Jonathan Little, popularny coach, a przy okazji znakomity pokerzysta, analizuje zasłyszane niedawno rozdanie, które w świetny sposób ilustruje błędy pokerzystów w grze przeciwko zagraniom limp/3-bet. Zapraszamy!
W cashówce na stawkach 1$/3$ (gra 8-osobowa, stacki efektywne to 160$) gracze z pierwszej i drugiej pozycji zalimpowali. Siedzący na buttonie Hero zdecydował się na raise do 16$ z AQ.
O ile podoba mi się podbicie limperów dla czystej wartości, o tyle Hero powinien zwiększyć swój sizing, np. do 22$. Różnica między raisem do 16$ a raisem do 22$ może wydawać się niewielka, ale w long runie przyniesie ogromne dodatkowe przychody.
Big blind sprawdził, a pierwszy z limperów przebił do 46$. Drugi limper spasował.
To trudny spot. Jeśli rywal to typowy gracz tych stawek, niemal pewne, że trzyma mocną rękę. Choć może od czasu do czasu blefować, najmądrzejszym zagraniem byłby po prostu fold – wielce prawdopodobne bowiem, że będziemy zdominowani przez AA, KK, QQ bądź AK. Jeśli jednak przeciwnik znany jest z tego, że limp/3-betuje z różnego rodzaju słabszymi rękoma, Hero powinien zagrać all-ina. Choć wciąż będzie przegrywać cały stack w starciu przeciwko AA, KK czy QQ, rywal spasuje szereg rąk ze sporym equity, a w dodatku Hero uniknie niewygodnych spotów w grze postflop. Jak widać, zwracanie bacznej uwagi na tendencje rywali jest niezwykle istotne. Na szczęście, zagranie takie jak limp/3-bet bardzo wyróżnia się z tłumu, więc jeśli Hero rozegrał przeciw temu konkretnemu pokerzyście większą liczbę rąk, powinien znać jego tendencje.
Przechodzimy do flopa
Hero zdecydował się ostatecznie na jedyne zagranie, które mi się w tym przypadku nie podoba – czyli sprawdzenie. Big blind również sprawdził (więc prawie na pewno popełnił błąd, biorąc pod uwagę silne zakresy pozostałych graczy). Na flopie spadły JT9. Obydwaj rywale zaczekali do Hero. Pula wynosiła w tym momencie 142$, a w efektywnych stackach pozostało 114$.

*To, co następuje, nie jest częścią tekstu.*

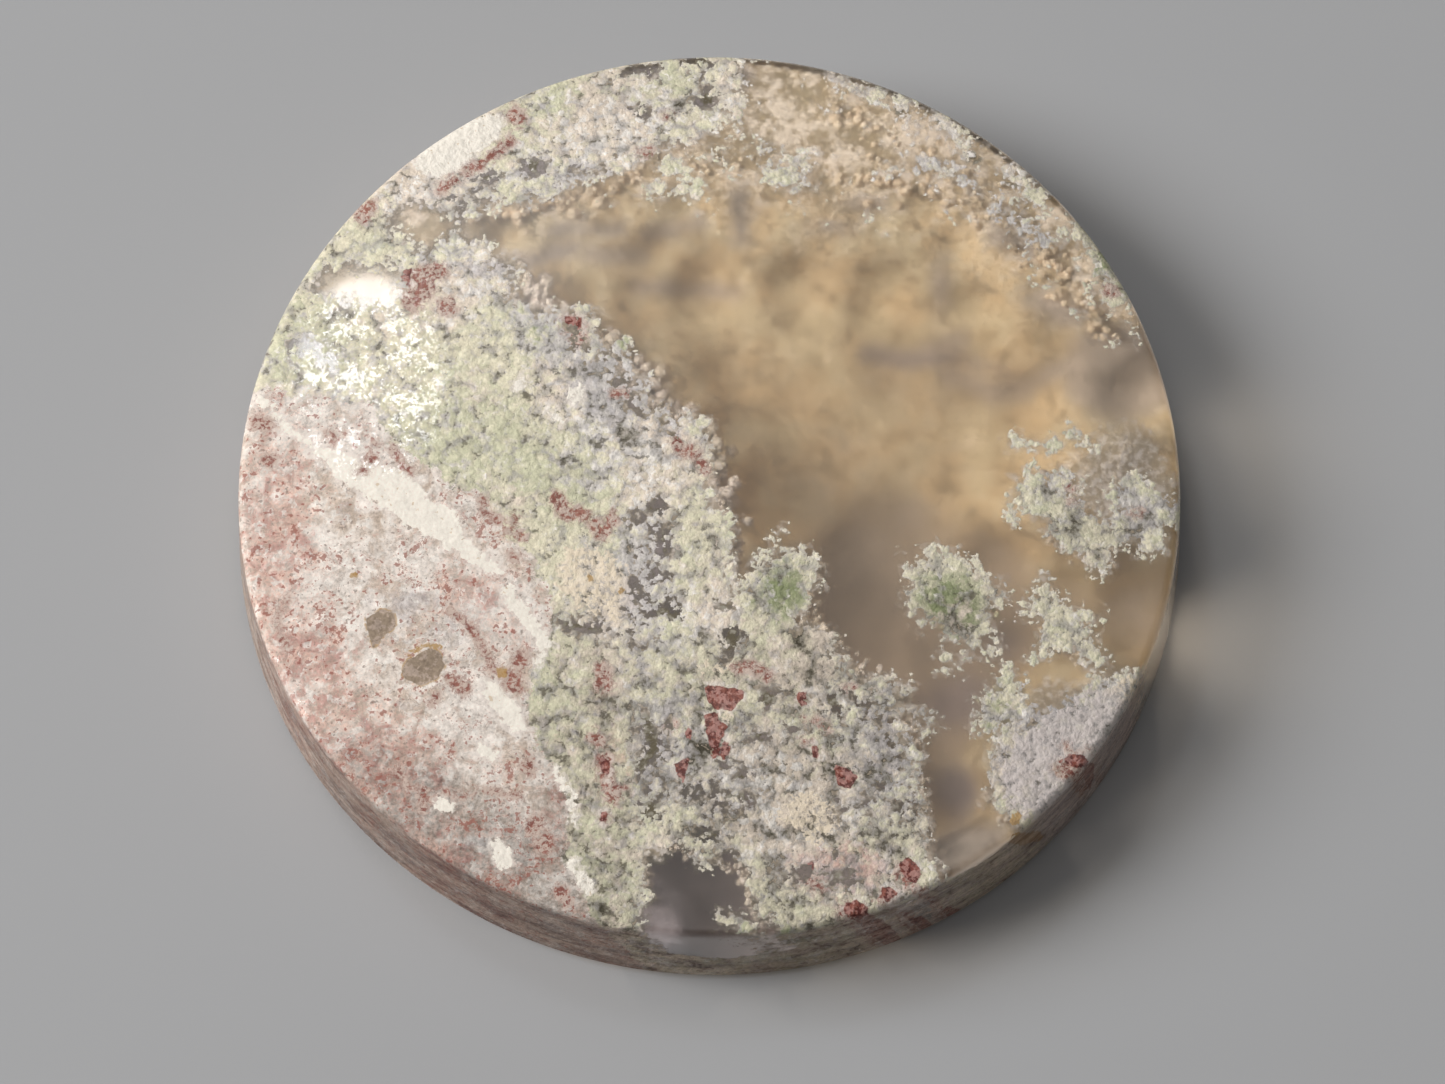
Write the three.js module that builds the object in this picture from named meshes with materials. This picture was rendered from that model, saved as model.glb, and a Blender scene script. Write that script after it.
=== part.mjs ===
// A round moss agate cabochon: one polished stone with a flat back and a low dome.
// Millimetres, +Z up. The origin is the centre of the flat back, which the stone rests on.
import * as THREE from "three";

// Driving dimensions
const DIAMETER = 30; // across the widest line, just above the back
const THICKNESS = 5; // from the back to the crown of the dome
const DOME_RISE = 1.1; // how far the crown stands above the brow
const BACK_BEVEL = 0.35; // the ground-off edge round the back
const WALL_LEAN = 0.12; // how far the wall draws in from its foot to its top
const BROW_RADIUS = 0.3; // rounding where the wall turns into the dome

// The outline was held by hand against the wheel, so it is a little out of round.
const LOBES = 3;
const LOBE_DEPTH = 0.05;
const LOBE_TURN = THREE.MathUtils.degToRad(204);

const FACETS_ROUND = 120;
const BROW_STEPS = 6;
const DOME_STEPS = 14;

const FOOT_RADIUS = DIAMETER / 2;
const BROW_REACH = FOOT_RADIUS - WALL_LEAN;
const BROW_HEIGHT = THICKNESS - DOME_RISE;

// The dome is part of a sphere that passes through the crown and the brow.
const DOME_RADIUS = (BROW_REACH ** 2 + DOME_RISE ** 2) / (2 * DOME_RISE);
const domeHeight = (radius) =>
  THICKNESS - DOME_RADIUS + Math.sqrt(DOME_RADIUS ** 2 - radius ** 2);

// Half of the section, from the back's centre round the edge to the crown
function section() {
  const half = new THREE.Path();
  half.moveTo(0, 0);
  half.lineTo(FOOT_RADIUS - BACK_BEVEL, 0);
  half.lineTo(FOOT_RADIUS, BACK_BEVEL);
  half.lineTo(BROW_REACH, BROW_HEIGHT - BROW_RADIUS);

  const domeStart = BROW_REACH - BROW_RADIUS;
  const points = half.getPoints();
  const brow = new THREE.QuadraticBezierCurve(
    new THREE.Vector2(BROW_REACH, BROW_HEIGHT - BROW_RADIUS),
    new THREE.Vector2(BROW_REACH, BROW_HEIGHT),
    new THREE.Vector2(domeStart, domeHeight(domeStart)),
  );
  points.push(...brow.getPoints(BROW_STEPS).slice(1));

  for (let step = 1; step <= DOME_STEPS; step++) {
    const radius = domeStart * (1 - step / DOME_STEPS);
    points.push(new THREE.Vector2(radius, domeHeight(radius)));
  }
  return points;
}

// Moves each vertex in or out by the hand-cut lobes, less towards the middle
function cutByHand(geometry) {
  const place = geometry.getAttribute("position");
  for (let i = 0; i < place.count; i++) {
    const angle = Math.atan2(place.getY(i), place.getX(i));
    const lobe = LOBE_DEPTH * Math.cos(LOBES * angle - LOBE_TURN);
    const scale = 1 + lobe / FOOT_RADIUS;
    place.setXY(i, place.getX(i) * scale, place.getY(i) * scale);
  }
  geometry.computeVertexNormals();
  return geometry;
}

function stoneGeometry() {
  const turned = new THREE.LatheGeometry(section(), FACETS_ROUND);
  turned.rotateX(Math.PI / 2); // the lathe turns about Y, and the stone stands on Z
  return cutByHand(turned);
}

const agate = new THREE.MeshStandardMaterial({
  color: 0xb3a890,
  roughness: 0.12,
  metalness: 0,
});

const stone = new THREE.Mesh(stoneGeometry(), agate);
stone.name = "stone";

const cabochon = new THREE.Group();
cabochon.add(stone);

export default cabochon;
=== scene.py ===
"""A round moss agate cabochon, polished all over and lying on its flat back.

The stone is clear brown-grey chalcedony. Sage and cream moss and speckled pink jasper reach its
polish over most of the dome. In the rest, moss that lies deeper is seen through the chalcedony.
Lengths are in metres unless a name ends in _mm, and marks are placed by pixels of the photograph.
"""
import logging
import math
import random
from dataclasses import dataclass, field
from enum import Enum
from typing import Sequence

import bmesh
import bpy
import numpy as np
from mathutils import Matrix, Vector, noise


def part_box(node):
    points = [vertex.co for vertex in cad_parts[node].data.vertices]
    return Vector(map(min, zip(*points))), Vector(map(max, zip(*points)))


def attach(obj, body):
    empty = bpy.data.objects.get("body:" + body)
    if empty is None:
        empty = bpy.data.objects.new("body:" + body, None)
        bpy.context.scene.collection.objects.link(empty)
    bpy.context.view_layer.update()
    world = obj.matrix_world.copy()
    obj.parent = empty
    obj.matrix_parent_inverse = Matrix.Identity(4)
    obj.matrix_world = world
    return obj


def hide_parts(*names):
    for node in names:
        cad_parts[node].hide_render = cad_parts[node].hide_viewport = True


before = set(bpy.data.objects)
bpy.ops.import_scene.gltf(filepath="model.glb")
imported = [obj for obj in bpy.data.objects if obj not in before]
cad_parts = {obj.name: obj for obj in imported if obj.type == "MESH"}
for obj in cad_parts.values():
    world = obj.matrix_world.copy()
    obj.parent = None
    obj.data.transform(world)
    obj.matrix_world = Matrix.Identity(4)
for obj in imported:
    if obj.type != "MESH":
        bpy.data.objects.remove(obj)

LOG = logging.getLogger("cabochon")
MM = 0.001

Colour = tuple[float, float, float]
Point = tuple[float, float]


def shade(red: int, green: int, blue: int) -> Colour:
    """Turns a colour as a screen shows it into a linear one.

    Args:
        red: Red from 0 to 255.
        green: Green from 0 to 255.
        blue: Blue from 0 to 255.

    Returns:
        The linear red, green and blue, from 0 to 1.
    """
    shown = (red / 255, green / 255, blue / 255)
    return tuple(c / 12.92 if c <= 0.04045 else ((c + 0.055) / 1.055) ** 2.4 for c in shown)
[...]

Z takimi stackami, jedyne dostępne dla Hero opcje to zaczekanie bądź zagranie all-ina. Myślę jednak, że check to w tym przypadku znacznie lepsze zagranie. Bardzo mało prawdopodobne, by obaj rywale nie trafili niczego na tym ekstremalnie wręcz skoordynowanym boardzie. Oznacza to, że Hero ma praktycznie zerowe fold equity. Choć checki przeciwników mogą oznaczać słabość, równie dobrze mogą być slow playem bądź próba wyciągnięcia maksymalnej wartości od flushów lub setów. Jeśli nie dysponujesz żadnym fold equity, powinieneś po prostu zagrać check behind i spróbować poprawić swój układ na turnie.
Hero zagrał beta za 60$. Big blind spasował, a preflop limper wrzucił wszystkie pieniądze na środek stołu. W tym momencie Hero, niechętnie bo niechętnie, ale musi sprawdzić. Dorzuci do puli 54$, a jej rozmiar wzrośnie teraz do 370$. Oznacza to, że musi wygrać w jedynie 15% przypadków, by wyjść na zero. O ile w tym momencie może już nie mieć szans na wygranie puli, możliwe również, że rywal trzyma seta bądź over parę – przeciwko tym rękom Hero ma odpowiednie equity. Sprawdzanie w takim spocie nigdy nie jest czymś przyjemnym, ale jeśli całe rozdanie rozegrałeś słabo i zaprowadziłeś się w kozi róg, musisz chociaż na końcu zachować zdrowy rozsądek i wykonać jedyne poprawne zagranie.
Hero sprawdził, river nie przyniósł mu pomocy, a rywal wygrał pulę z J-J.